[Entries with model source code]

%%

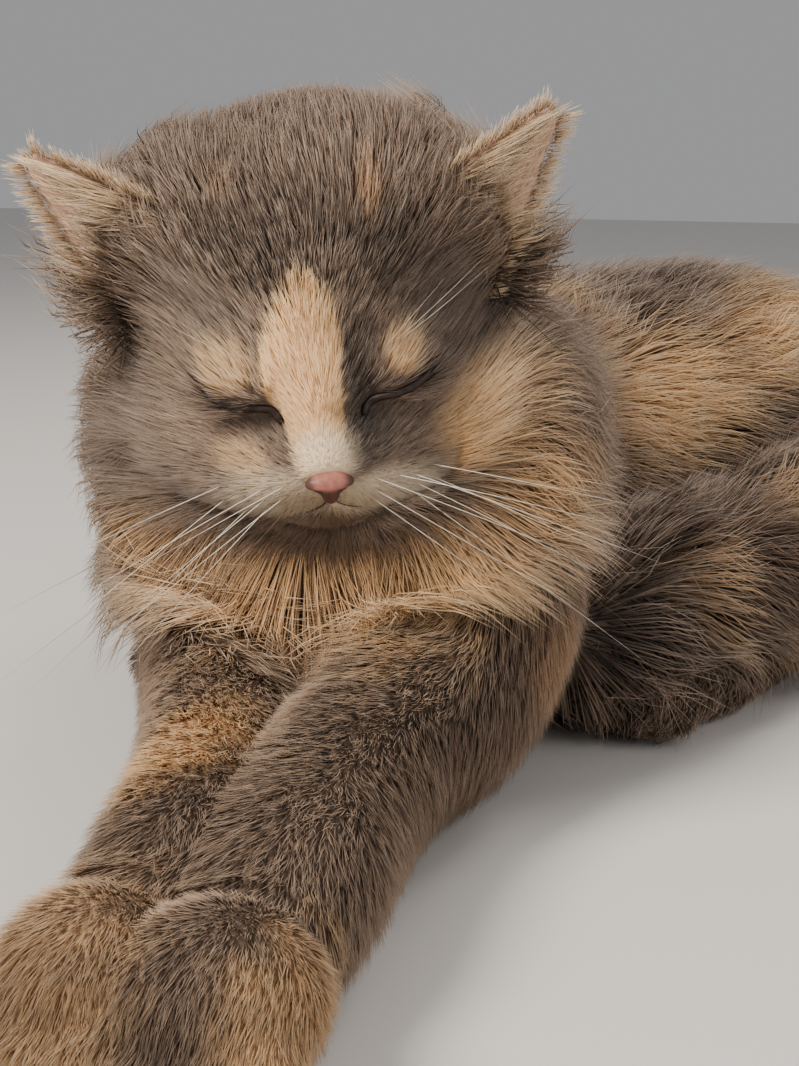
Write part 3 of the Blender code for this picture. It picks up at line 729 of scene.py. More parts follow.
# Paint: colour at a hair's root, middle and tip: each kind's own colour, darker at the root and brighter at the tip as
# painted shade and light through the depth of the coat.
PAINT = {
    "grey": ((0.055, 0.037, 0.027), (0.160, 0.105, 0.074), (0.345, 0.238, 0.170)),
    "dark": ((0.018, 0.012, 0.010), (0.038, 0.025, 0.019), (0.082, 0.055, 0.041)),
    "pale": ((0.17, 0.115, 0.078), (0.42, 0.29, 0.198), (0.66, 0.50, 0.36)),
    "ginger": ((0.17, 0.085, 0.040), (0.44, 0.235, 0.108), (0.72, 0.47, 0.27)),
    "cream": ((0.56, 0.325, 0.155), (0.85, 0.53, 0.25), (0.95, 0.70, 0.41)),
    "white": ((0.55, 0.40, 0.27), (0.89, 0.72, 0.50), (0.96, 0.86, 0.68)),
}
# Colour of the pale tips on a random share of hairs: a painted highlight where the tips catch the light.
TIP_HIGHLIGHT = (0.80, 0.64, 0.49)


def nodes_of(name, roughness, sheen=0.0):
    paint = bpy.data.materials.new(name)
    paint.use_nodes = True
    tree = paint.node_tree
    shader = tree.nodes["Principled BSDF"]
    shader.inputs["Roughness"].default_value = roughness
    shader.inputs["Sheen Weight"].default_value = sheen
    shader.inputs["Sheen Roughness"].default_value = 0.5
    shader.inputs["Specular IOR Level"].default_value = 0.3
    return paint, tree, shader


def mix(tree, share, first, second, kind="MIX"):
    node = tree.nodes.new("ShaderNodeMix")
    node.data_type, node.blend_type = "RGBA", kind
    for socket, value in (("Factor", share), ("A", first), ("B", second)):
        spot = [s for s in node.inputs if s.name == socket and (socket == "Factor") == (s.type == "VALUE") and s.type in ("VALUE", "RGBA")][0]
        if isinstance(value, bpy.types.NodeSocket):
            tree.links.new(value, spot)
        elif isinstance(value, tuple):
            spot.default_value = (*value, 1.0)
        else:
            spot.default_value = value
    return [s for s in node.outputs if s.type == "RGBA"][0]


def attribute(tree, name):
    node = tree.nodes.new("ShaderNodeAttribute")
    node.attribute_name = name
    parts = tree.nodes.new("ShaderNodeSeparateColor")
    tree.links.new(node.outputs["Color"], parts.inputs["Color"])
    return parts.outputs["Red"], parts.outputs["Green"], parts.outputs["Blue"]


def math_node(tree, kind, first, second=None, clamp=False):
    node = tree.nodes.new("ShaderNodeMath")
    node.operation, node.use_clamp = kind, clamp
    for spot, value in zip(node.inputs, (first, second)):
        if isinstance(value, bpy.types.NodeSocket):
            tree.links.new(value, spot)
        elif value is not None:
            spot.default_value = value
    return node.outputs[0]


def ramp(tree, value, colours, stops=(0.0, 0.5, 1.0)):
    node = tree.nodes.new("ShaderNodeValToRGB")
    while len(node.color_ramp.elements) < len(colours):
        node.color_ramp.elements.new(0.5)
    for element, stop, colour in zip(node.color_ramp.elements, stops, colours):
        element.position, element.color = stop, (*colour, 1.0)
    tree.links.new(value, node.inputs["Fac"])
    return node.outputs["Color"]


def noise(tree, scale, detail=3.0, spread=0.6):
    place = tree.nodes.new("ShaderNodeTexCoord")
    node = tree.nodes.new("ShaderNodeTexNoise")
    node.inputs["Scale"].default_value = scale
    node.inputs["Detail"].default_value = detail
    node.inputs["Roughness"].default_value = spread
    tree.links.new(place.outputs["Object"], node.inputs["Vector"])
    return node.outputs["Fac"]


def coat_paint(name, under):
    """The coat's paint: markings, colour from root to tip with painted shade at the roots and painted light at the
    tips, pale tips on some hairs as a painted highlight, and each hair's own shade.
    """
    paint, tree, shader = nodes_of(name, 0.68, 0.06)
    cream, white, dark = attribute(tree, "marks_a")
    ginger, pale, bare = attribute(tree, "marks_b")
    along, shade, tip_highlight = attribute(tree, "strand")
    patches = noise(tree, 55.0, 4.0)
    place = math_node(tree, "ADD", along, math_node(tree, "MULTIPLY_ADD", patches, 0.28))
    place.node.inputs[1].links[0].from_node.inputs[2].default_value = -0.14
    if under:
        place = math_node(tree, "MULTIPLY", place, 1.1)
    # Each marking's colour along the hair, darker at the root and brighter at the tip: painted shade and light through
    # the depth of the coat.
    colour = ramp(tree, place, PAINT["grey"], (0.0, 0.48, 1.0))
    for kind, weight in (("dark", dark), ("pale", pale), ("ginger", ginger), ("cream", cream), ("white", white)):
        colour = mix(tree, weight, colour, ramp(tree, place, PAINT[kind], (0.0, 0.45, 1.0)))
    # Pale tips on some hairs, strongest at the very tip: a painted highlight.
    end = math_node(tree, "MULTIPLY", math_node(tree, "POWER", along, 3.0), tip_highlight)
    colour = mix(tree, end, colour, TIP_HIGHLIGHT)
    if under:
        colour = mix(tree, bare, colour, mix(tree, noise(tree, 220.0), (0.50, 0.29, 0.21), (0.68, 0.44, 0.32)))
        bump = tree.nodes.new("ShaderNodeBump")
        bump.inputs["Distance"].default_value = 0.0004
        bump.inputs["Strength"].default_value = 0.5
        tree.links.new(noise(tree, 900.0, 5.0), bump.inputs["Height"])
        tree.links.new(bump.outputs["Normal"], shader.inputs["Normal"])
    lit = math_node(tree, "MULTIPLY_ADD", shade, 0.46)
    lit.node.inputs[2].default_value = 0.77
    gain = tree.nodes.new("ShaderNodeCombineColor")
    for spot in gain.inputs:
        tree.links.new(lit, spot)
    colour = mix(tree, 1.0, colour, gain.outputs["Color"], "MULTIPLY")
    tree.links.new(colour, shader.inputs["Base Color"])
    return paint


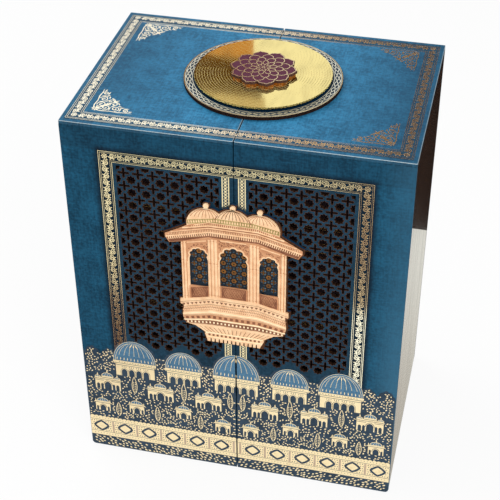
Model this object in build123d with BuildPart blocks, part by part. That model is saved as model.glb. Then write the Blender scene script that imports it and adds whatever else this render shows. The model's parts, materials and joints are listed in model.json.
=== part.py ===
"""A sweet box built as a small cabinet.

Two half shells swing apart on hinges at the back and show a chest of four divided drawers.
Each shell carries half of the pierced front, one side and half of the top.  The medallion and
the balcony are fixed to the left shell and lap over the right one.

+X is to the right, +Y to the back and +Z up.  The origin is the middle of the footprint, on the
table.  Lengths are in millimetres.
"""

from build123d import *
import math
import os

os.makedirs("parts", exist_ok=True)

# Whole box
box_width = 250.0
box_depth = 169.0
box_height = 317.0

# Shells
shell_board = 3.0
seam_gap = 0.8
strip_gap = 0.5
swing_gap = 0.5
table_gap = 1.0
foot_corner_radius = 3.0

# Pierced lattice of stars and crosses in the front
lattice_pitch_x = 10.66
lattice_pitch_z = 10.95
lattice_columns = 7
lattice_top_margin = 31.6
lattice_seam_margin = 10.7
star_radius = 3.5
star_points = 8
cross_reach = 4.3
cross_waist = 1.3

# Roofs of the printed frieze, where the lattice stays closed: middle and half width as shares of
# the half width of the box, top as a share of the frieze's height
frieze_height = 118.0
frieze_ridge_share = 0.92
frieze_roof_shares = [(0.0, 0.15, 1.05), (0.34, 0.12, 1.0), (0.66, 0.14, 1.03)]

# Meeting stiles with their magnets
stile_width = 8.0
stile_depth = 4.5
stile_end_margin = 10.0
magnet_width = 2.5
magnet_depth = 4.0
magnet_height = 12.0
magnet_count = 3
magnet_clearance = 0.05

# Hinges on the back
hinge_setback = 25.0
hinge_length = 40.0
hinge_end_margin = 45.0
hinge_leaf_width = 15.0
hinge_leaf_thickness = 0.8
knuckle_radius = 2.0
knuckle_lift = 0.3
knuckle_gap = 0.3
knuckle_neck_share = 0.3
pin_radius = 1.0
pin_clearance = 0.05

# Base and chest
felt_thickness = 1.0
felt_margin = 2.0
base_thickness = 6.0
chest_board = 3.0
chest_side_gap = 1.0
chest_top_gap = 1.0
knob_space = 14.0

# Drawers
drawer_count = 4
drawer_side_gap = 0.8
drawer_top_gap = 1.2
drawer_floor_gap = 0.3
drawer_back_gap = 1.0
drawer_front_thickness = 3.0
tray_wall = 2.0
tray_height_share = 0.84
divider_thickness = 1.2
divider_height_share = 0.72
divider_fit = 0.3
cross_dividers = 2

# Knobs, cut with flats: distance from the drawer's face as a share of the knob's length, and
# radius as a share of its largest one
knob_clearance = 1.5
knob_radius = 5.0
knob_flats = 8
knob_section_shares = [(0.0, 0.6), (0.35, 0.45), (0.6, 1.0), (0.85, 1.0), (1.0, 0.7)]

# Medallion on the top
tape_thickness = 0.5
tape_margin = 3.0
medallion_x = 1.5
medallion_y = 2.5
medallion_radius = 58.0
medallion_thickness = 2.5
spacer_radius = 42.0
spacer_thickness = 1.5
gilt_plate_radius = 50.5
gilt_plate_thickness = 1.5
rosette_radius = 25.0
rosette_layer = 2.0
rosette_petals = 8
rosette_notch_share = 0.84

# Balcony on the front: a backing plate with five pieces in relief on it
balcony_width = 101.0
balcony_height = 130.0
balcony_bottom = 138.0
balcony_margin = 1.2
balcony_plate_thickness = 2.0
corbel_thickness = 1.2
parapet_thickness = 1.5
arcade_thickness = 1.0
eave_thickness = 1.8
dome_thickness = 1.4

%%

Task description. Print, please, the lines above from the very first through the one that holds "return paint, tree, shader", both included, word for word and with nothing else.

Solution to this task.
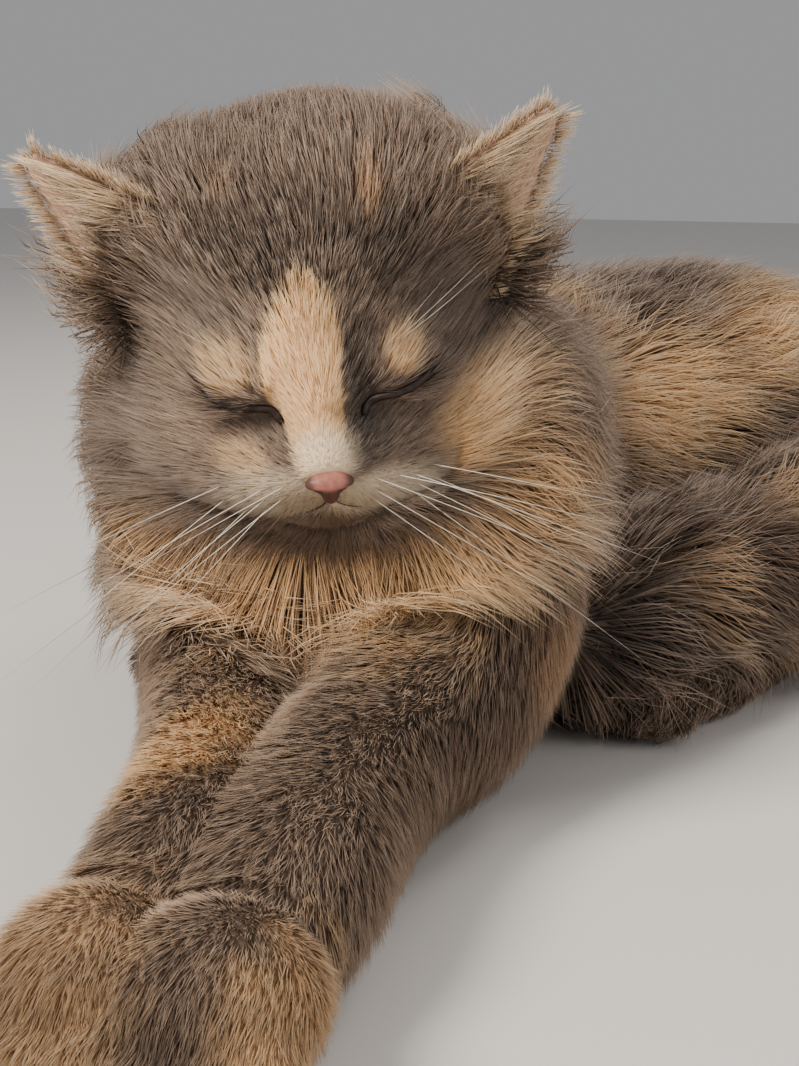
Write part 3 of the Blender code for this picture. It picks up at line 729 of scene.py. More parts follow.
# Paint: colour at a hair's root, middle and tip: each kind's own colour, darker at the root and brighter at the tip as
# painted shade and light through the depth of the coat.
PAINT = {
    "grey": ((0.055, 0.037, 0.027), (0.160, 0.105, 0.074), (0.345, 0.238, 0.170)),
    "dark": ((0.018, 0.012, 0.010), (0.038, 0.025, 0.019), (0.082, 0.055, 0.041)),
    "pale": ((0.17, 0.115, 0.078), (0.42, 0.29, 0.198), (0.66, 0.50, 0.36)),
    "ginger": ((0.17, 0.085, 0.040), (0.44, 0.235, 0.108), (0.72, 0.47, 0.27)),
    "cream": ((0.56, 0.325, 0.155), (0.85, 0.53, 0.25), (0.95, 0.70, 0.41)),
    "white": ((0.55, 0.40, 0.27), (0.89, 0.72, 0.50), (0.96, 0.86, 0.68)),
}
# Colour of the pale tips on a random share of hairs: a painted highlight where the tips catch the light.
TIP_HIGHLIGHT = (0.80, 0.64, 0.49)


def nodes_of(name, roughness, sheen=0.0):
    paint = bpy.data.materials.new(name)
    paint.use_nodes = True
    tree = paint.node_tree
    shader = tree.nodes["Principled BSDF"]
    shader.inputs["Roughness"].default_value = roughness
    shader.inputs["Sheen Weight"].default_value = sheen
    shader.inputs["Sheen Roughness"].default_value = 0.5
    shader.inputs["Specular IOR Level"].default_value = 0.3
    return paint, tree, shader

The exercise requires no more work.